Entonces sí bebimos un aguardiente, más que nada para entrar en calor. Seguimos un rato allí sentadas, pensando, hasta que nos venció el cansancio. Salimos juntas del salón. Mi madre llevaba la cajita bajo el brazo. ¿Cortaría por lo sano con su contenido, o sería incapaz de separarse de ello?

Todavía no tenía muy claro lo que significaba ser la hija de otro hombre. Sin embargo, ¿no era padre solo aquel que se ocupaba del bienestar de un niño y lo quería? ¿Deseaba conocer a mi padre biológico? ¿Sabía él de mi existencia? Por el secretismo con que había actuado mi madre, me parecía improbable. ¿Se lo contaría a Lennard, o era mejor no cargarlo con eso? Seguramente pronto encontraría una respuesta.

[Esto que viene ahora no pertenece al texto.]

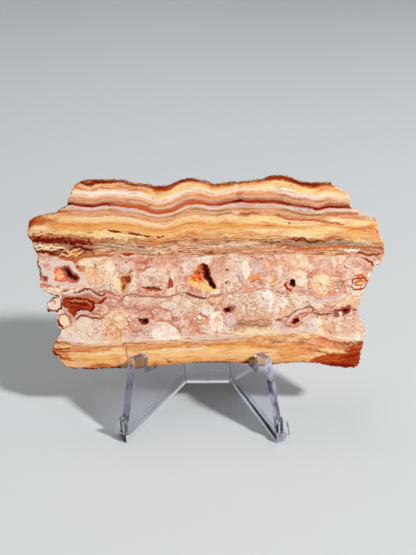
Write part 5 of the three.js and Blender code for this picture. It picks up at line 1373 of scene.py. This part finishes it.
# Lace between the layers: nodules of cream, pink and white stone grown against each other, with
# an iron-stained line where they meet and mottled stone inside them.
swirl = here.cloud(0.2, 2.0, out="Color")
crinkle = here.cloud(0.8, 3.0, out="Color")
bent = here.stretched(0.8, 1.0, 1.0).moved(swirl.stretched(9, 9, 9)).moved(crinkle)
nodules = {"Vector": bent, "Scale": 0.17, "Randomness": 1.0}
meeting = base.make("ShaderNodeTexVoronoi", {"feature": "DISTANCE_TO_EDGE"}, nodules)
nodule = base.make("ShaderNodeSeparateColor", {}, {
    "Color": base.make("ShaderNodeTexVoronoi", {}, nodules, "Color")})
ripple = (here.stretched(0.45, 1.0, 0.45).cloud(0.30, 4.0, 0.55) * 9.0).waves(0.5)
tone = here.cloud(0.40, 5.0, 0.66)
mottle = here.cloud(0.95, 5.0, 0.72)
speck = here.cloud(2.0, 4.0, 0.72)
grit = here.cloud(3.4, 3.0, 0.7)
lace = washed(ramp(nodule, [0,236,216,200, 0.2,242,218,184, 0.4,238,200,164, 0.6,226,178,148,
    0.8,222,164,132, 1,238,212,188]), [
    (tone.between(0.50, 0.66), "MIX", (214, 146, 112)),
    (tone.between(0.47, 0.34), "MIX", (242, 218, 190))])

stone = level.between(61.8, 62.2).blend(lower, upper)
lace_top = (level + wander * 1.6).between(47.3, 46.5)
lace_foot = (level + wander * 1.6).between(16.2, 14.2)
stone = lace_foot.blend(lace_top.blend(stone, lace), foot)

# The paint, thinner and thicker from lamina to lamina.
in_lace = lace_top * (1.0 - lace_foot)
banded = 1.0 - in_lace * 0.75
hold = 1.0 - laminae.between(0.52, 0.68) * banded * 0.35
hold = hold * (1.0 - tone.between(0.50, 0.66) * in_lace * 0.35)
stone = (base.read("paint", "Alpha") * hold).blend(stone, srgb(0, 0, 0))
stone = hold.blend(stone, base.read("paint", "Color"), "ADD")

# Laminae lighten and darken every layer. Then the crust over the lace and the top of the foot:
# crumbs and threads of rust and pale stone.
crusty = level.between(45.6, 47.0) * level.between(57.5, 53.0)
crusty = crusty + level.between(9.4, 10.8) * level.between(15.5, 12.5) * 0.4
bright = crusty * across.between(-46.0, -34.0)
crumb = along(4.5, 1.1, 4.0, 85.0)
thread = along(16.0, 1.9, 4.0, 140.0)
stone = washed(stone, [
    (laminae.between(0.48, 0.32) * banded * 0.70, "MULTIPLY", (200, 120, 80)),
    (laminae.between(0.54, 0.70) * banded * 0.60, "SCREEN", (88, 82, 66)),
    (blush.between(0.56, 0.72) * banded * 0.35, "MULTIPLY", (226, 146, 98)),
    (hair.between(0.56, 0.62) * banded * 0.50, "MULTIPLY", (192, 116, 80)),
    (hair.between(0.43, 0.37) * banded * 0.50, "SCREEN", (104, 98, 80)),
    (crusty * across.between(-40.0, -52.0) * 0.5, "MULTIPLY", (190, 146, 124)),
    (crumb.between(0.54, 0.64) * crusty * 0.90, "MULTIPLY", (138, 62, 32)),
    (crumb.between(0.45, 0.37) * bright * 0.55, "MIX", (250, 222, 178)),
    (thread.between(0.55, 0.62) * crusty * 0.75, "MULTIPLY", (124, 58, 32)),
    (thread.between(0.44, 0.38) * bright * 0.65, "MIX", (252, 228, 190))])

# Rings that follow the patches and seams outwards and fade a few millimetres from them.
uneven = (here.cloud(0.9, 4.0, 0.65) - 0.5) * 1.5
fine_uneven = (speck - 0.5) * 1.1
echo = base.read("lace edge") + uneven * 0.9
shown = here.cloud(0.33, 3.0, 0.6).between(0.44, 0.58)
fade = echo.between(2.6, 0.6) * shown * in_lace
ringed = echo.waves(0.6)
stone = washed(stone, [
    (ringed.between(0.34, 0.56) * fade * 0.50, "MIX", (242, 224, 208)),
    (ringed.between(0.16, 0.03) * fade * 0.70, "MIX", (166, 84, 66))])

# Patches, with edges that wander with the stone.
wandering_edge = patch_edge + uneven * 0.8
patch_mask = wandering_edge.between(0.20, -0.20) * patch_alpha * (0.75 + mottle * 0.5)
stone = patch_mask.capped().blend(stone, base.read("patch colour", "Color"))

# Nodules show through the paint: their meeting lines, their own tone, their rings, the mottling.
# Then rings inside the strongly coloured patches.
soft_stone = in_lace * (1.0 - patch_mask.between(0.60, 0.85) * 0.92)
meeting_line = (meeting + fine_uneven * 0.03).between(0.075, 0.012)
meeting_line = meeting_line * here.cloud(0.25, 2.0, 0.5).between(0.40, 0.52) * soft_stone
high = level.between(34.0, 40.0)
rippled = soft_stone * here.cloud(0.16, 2.0, 0.5).between(0.38, 0.52) * (1.0 - high * 0.5)
pale = here.cloud(0.15, 4.0, 0.6).between(0.44, 0.58) * soft_stone * (0.35 + high * 0.65)
whitish = nodule.between(0.42, 0.22) * meeting.between(0.04, 0.18)
vivid = patch_edge.between(0.0, -0.2) * patch_alpha.between(0.6, 0.9)
stone = washed(stone, [
    (meeting.between(0.28, 0.04) * soft_stone * 0.36, "MULTIPLY", (226, 172, 152)),
    (whitish * soft_stone * 0.75, "SCREEN", (112, 108, 98)),
    (nodule.between(0.60, 0.90) * soft_stone * 0.30, "MULTIPLY", (230, 176, 150)),
    (ripple.between(0.20, 0.04) * rippled * 0.55, "MULTIPLY", (186, 122, 102)),
    (ripple.between(0.32, 0.46) * rippled * 0.48, "MIX", (246, 232, 214)),
    (meeting_line * 0.28, "MULTIPLY", (190, 112, 88)),
    (pale * 0.9, "SCREEN", (124, 120, 108)),
    (mottle.between(0.51, 0.62) * soft_stone * 0.28, "MULTIPLY", (212, 138, 104)),
    (mottle.between(0.49, 0.38) * soft_stone * 0.50, "SCREEN", (112, 104, 86)),
    (wandering_edge.waves(0.5).between(0.16, 0.02) * vivid * 0.45, "MULTIPLY", (172, 92, 62))])

# Seams lie over everything that grew before them.
seam_mask = (seam_edge + fine_uneven * 0.7).between(0.20, -0.14) * seam_alpha
seam_mask = seam_mask * (0.66 + along(2.4, 1.1, 4.0, 11.0) * 0.8)
stone = seam_mask.capped().blend(stone, base.read("seam colour", "Color"))

# Grain of the stone, fine paler and redder flecks, and the darkest places: dark red stone with
# painted shade in its cracks and hollows, near black painted shade where a hollow is deepest. Then
# the rim: a skin of iron-stained rock, darkest at the very edge of the faces, with a redder rind at
# the top, and a painted highlight along the right-hand edge of the faces.
edge_stain_and_highlight = (from_rim + (here.cloud(0.5, 4.0, 0.6) - 0.5) * 3.6).between(0.95, 0.15)
weathered = across.between(54.0, 46.0) * (1.0 - across.between(-62.0, -58.0) * 0.5 * in_lace)
stone = washed(stone, [
    (speck.between(0.54, 0.66) * 0.42, "MULTIPLY", (208, 136, 102)),
    (speck.between(0.46, 0.34) * 0.45, "SCREEN", (86, 78, 64)),
    (grit.between(0.58, 0.70) * 0.40, "MULTIPLY", (176, 98, 66)),
    # Dark red stone with painted shade in cracks and hollows, near black painted shade at the
    # deepest.
    ((dark_and_shade_edge + fine_uneven * 0.6).between(0.40, -0.05) * 0.92, "MIX", (156, 44, 12)),
    ((dark_and_shade_edge + fine_uneven * 0.4).between(0.0, -0.55), "MIX", (82, 15, 6)),
    (sunk.between(2.3, 2.8), "MIX", (16, 5, 4)),
    (edge_stain_and_highlight * weathered * level.between(2.0, 7.0) * 0.85, "MIX", (104, 36, 12))])
rind = (from_rim + (here.cloud(0.45, 4.0, 0.65) - 0.5) * 4.0).between(1.9, 0.9)
rind = rind * level.between(74.4, 76.2) * across.between(53.0, 48.0)
rind_colour = grit.between(0.42, 0.58).blend(srgb(160, 70, 28), srgb(98, 30, 12))
stone = (rind * 0.6).blend(stone, rind_colour)
# A painted highlight: the faces' right-hand edge, away from the stain, painted near white where the
# key lamp catches the rim.
stone = (edge_stain_and_highlight * (1.0 - weathered) * level.between(11.0, 14.0) * 0.8).blend(
    stone, srgb(252, 240, 218))
crust = here.cloud(0.8, 5.0, 0.65).between(0.38, 0.62)
stone = (on_rim * 0.55).blend(stone, crust.blend(srgb(208, 164, 126), srgb(122, 64, 40)))

# The lace is a touch lighter and stronger in colour than its parts, and the whole stone deeper.
stone = (in_lace * (1.0 - on_rim)).blend(stone, base.make("ShaderNodeHueSaturation", {}, {
    "Saturation": 1.01, "Value": 1.04, "Color": stone}))
stone = base.make("ShaderNodeMix", {"data_type": "RGBA", "blend_type": "SUBTRACT"}, {
    0: 1.0, 6: stone, 7: (0.012, 0.013, 0.009, 0.0)}, 2)
base.tree.links.new(stone.socket, surface.inputs["Base Color"])

# Polished faces, a rough rim, and hollows left as they grew.
rough = 0.16 + on_rim * 0.62 + sunk.between(0.02, 0.4) * 0.35
base.tree.links.new(rough.socket, surface.inputs["Roughness"])
relief = on_rim * here.cloud(1.6, 5.0, 0.65) + sunk.between(0.02, 0.3) * mottle * 0.35
bump = base.make("ShaderNodeBump", {}, {
    "Strength": 0.6, "Distance": 0.0006, "Height": relief})
base.tree.links.new(bump.socket, surface.inputs["Normal"])
surface.inputs["Specular IOR Level"].default_value = 0.25
surface.inputs["IOR"].default_value = 1.54

slab_mesh.materials.append(agate)
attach(slab, "root")
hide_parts("agate_slab")

# The stand
# One injection moulding in clear acrylic: two splayed wings with a prong and a seat each, joined
# by a back panel, on a thicker rail. Its edges are slightly rounded by the mould and polished.

EDGE_ROUNDING = 0.00025             # m
ACRYLIC_IOR = 1.49
stand_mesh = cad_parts["acrylic_stand"].data.copy()
stand_mesh.name = "acrylic stand"
stand = bpy.data.objects.new("clear_stand", stand_mesh)
scene.collection.objects.link(stand)
shape = bmesh.new()
shape.from_mesh(stand_mesh)
bmesh.ops.remove_doubles(shape, verts=shape.verts, dist=1e-6)
bmesh.ops.dissolve_limit(shape, angle_limit=math.radians(1.0), verts=shape.verts,
                         edges=shape.edges)
bmesh.ops.triangulate(shape, faces=[face for face in shape.faces if len(face.verts) > 4],
                      ngon_method="EAR_CLIP")
shape.to_mesh(stand_mesh)
shape.free()

# The broad sides of the walls are clear, and their narrow edges, other than underneath, keep a
# little of the mould's satin.
broad_sides = ((WING_BACK, WING_IN), (WING_BACK, -WING_IN), (0.0, 1.0))
narrow = [float(face.normal.z > -0.5 and
                all(abs(x * face.normal.x + y * face.normal.y) < 0.93 for x, y in broad_sides))
          for face in stand_mesh.polygons]
layer = stand_mesh.attributes.new("moulded edge", "FLOAT", "FACE")
layer.data.foreach_set("value", narrow)
soften = stand.modifiers.new("moulded edges", "BEVEL")
soften.width = EDGE_ROUNDING
soften.segments = 2
soften.limit_method = "ANGLE"
soften.angle_limit = math.radians(30)

acrylic, base, surface = new_material("clear acrylic")
surface.inputs["Base Color"].default_value = srgb(244, 246, 252)
surface.inputs["Transmission Weight"].default_value = 1.0
surface.inputs["IOR"].default_value = ACRYLIC_IOR
surface.inputs["Roughness"].default_value = 0.03
satin = base.make("ShaderNodeBsdfPrincipled", {}, {
    "Base Color": srgb(196, 192, 216), "Roughness": 0.35, "IOR": ACRYLIC_IOR})
own_place = base.make("ShaderNodeTexCoord", {}, {}, "Object")
worn = own_place.stretched(1, 1, 0.35).cloud(140.0, 3.0, 0.6).between(0.36, 0.58)
skin = base.make("ShaderNodeMixShader", {}, {
    0: base.read("moulded edge") * worn * 0.55,
    1: Signal(base.tree, surface.outputs["BSDF"]), 2: satin})
tint = base.make("ShaderNodeVolumeAbsorption", {}, {
    "Color": srgb(206, 202, 240), "Density": 10.0})
result = acrylic.node_tree.nodes["Material Output"]
base.tree.links.new(skin.socket, result.inputs["Surface"])
base.tree.links.new(tint.socket, result.inputs["Volume"])
stand_mesh.materials.clear()
stand_mesh.materials.append(acrylic)
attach(stand, "root")
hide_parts("acrylic_stand")

# The studio
# A pale floor that runs far back, a hair below the stand so that they share no surface, a soft
# key lamp from the right, two weaker lamps and a grey room.

FLOOR_REACH, AIR_FILM = 9.0, 0.0001  # m
floor_mesh = bpy.data.meshes.new("floor")
floor_mesh.from_pydata([(x * FLOOR_REACH, y * FLOOR_REACH, -AIR_FILM)
                        for x, y in ((-1, -1), (1, -1), (1, 1), (-1, 1))], [], [(0, 1, 2, 3)])
floor = bpy.data.objects.new("floor", floor_mesh)
scene.collection.objects.link(floor)
floor_paint, base, surface = new_material("floor")
surface.inputs["Base Color"].default_value = srgb(190, 193, 194)
surface.inputs["Roughness"].default_value = 0.6
floor_mesh.materials.append(floor_paint)

world = bpy.data.worlds.new("room")
world.use_nodes = True
room = world.node_tree.nodes["Background"]
room.inputs["Color"].default_value = srgb(190, 196, 200)
room.inputs["Strength"].default_value = 0.32
scene.world = world


def lamp(name, where, towards, size, watts):
    light = bpy.data.lights.new(name, "AREA")
    light.shape = "SQUARE"
    light.size = size
    light.energy = watts
    holder = bpy.data.objects.new(name, light)
    scene.collection.objects.link(holder)
    holder.location = where
    holder.rotation_euler = (Vector(towards) - Vector(where)).to_track_quat("-Z", "Y").to_euler()


lamp("key", (1.30, -0.76, 1.30), (0.0, 0.0, 0.04), size=0.18, watts=49.0)
lamp("overhead", (-0.1, 0.35, 1.5), (0.0, 0.0, 0.05), size=1.0, watts=6.0)
lamp("back fill", (-1.2, 1.8, 1.2), (0.0, 0.0, 0.05), size=3.0, watts=14.0)

# The camera
# It stands close, above the slab and a little to its right, and is rolled by three degrees, as a
# camera held in the hand is.

SENSOR = 36.0                       # mm along the frame's longer side
FRAME_HEIGHT, FOCAL_LENGTH = 555.0, 840.0  # in pixels of the frame
target = Vector((MIDDLE_X / 1000 + 0.00597, FEET_Y / 1000, 0.07185))
turn, rise, roll = math.radians(5.0), math.radians(26.0), math.radians(-3.0)
distance = 0.300
back = Vector((math.sin(turn) * math.cos(rise), -math.cos(turn) * math.cos(rise), math.sin(rise)))
lens = bpy.data.cameras.new("camera")
lens.sensor_width = SENSOR
lens.lens = SENSOR * FOCAL_LENGTH / FRAME_HEIGHT
lens.clip_start = 0.01
camera = bpy.data.objects.new("camera", lens)
scene.collection.objects.link(camera)
camera.location = target + back * distance
facing = (-back).to_track_quat("-Z", "Y")
camera.rotation_euler = (facing.to_matrix() @ Matrix.Rotation(roll, 3, "Z")).to_euler()
scene.camera = camera
scene.view_settings.view_transform = "Standard"
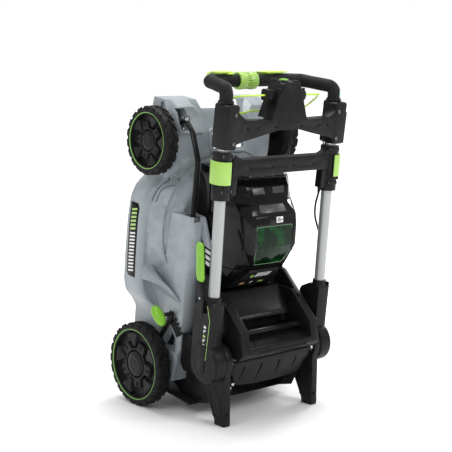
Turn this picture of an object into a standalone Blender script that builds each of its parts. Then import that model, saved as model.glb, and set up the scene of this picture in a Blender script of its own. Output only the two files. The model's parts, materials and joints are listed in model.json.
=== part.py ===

—Buenas noches, madre —dije cuando estuvimos ante su puerta.

Su historia me había removido mucho y no sabía si esa noche conseguiría conciliar el sueño. Aun así, sentía una paz profunda que provenía de ella. Si le llegaba la muerte, al menos podría marcharse con el corazón en paz. De todos modos, esperaba que todavía faltase mucho para eso, ahora que nos llevábamos cada vez mejor.

—Buenas noches, Agneta. Hasta mañana —dijo, y entró en su habitación.

Yo me quedé un momento ante la puerta, luego me volví y recorrí el pasillo.

En nuestro dormitorio, Lennard se había quedado dormido en el sillón, junto a las camitas de los niños.

Mis tres hombres, pensé con cariño, y me tumbé en la cama, donde estuve aún un buen rato contemplando las vigas del techo.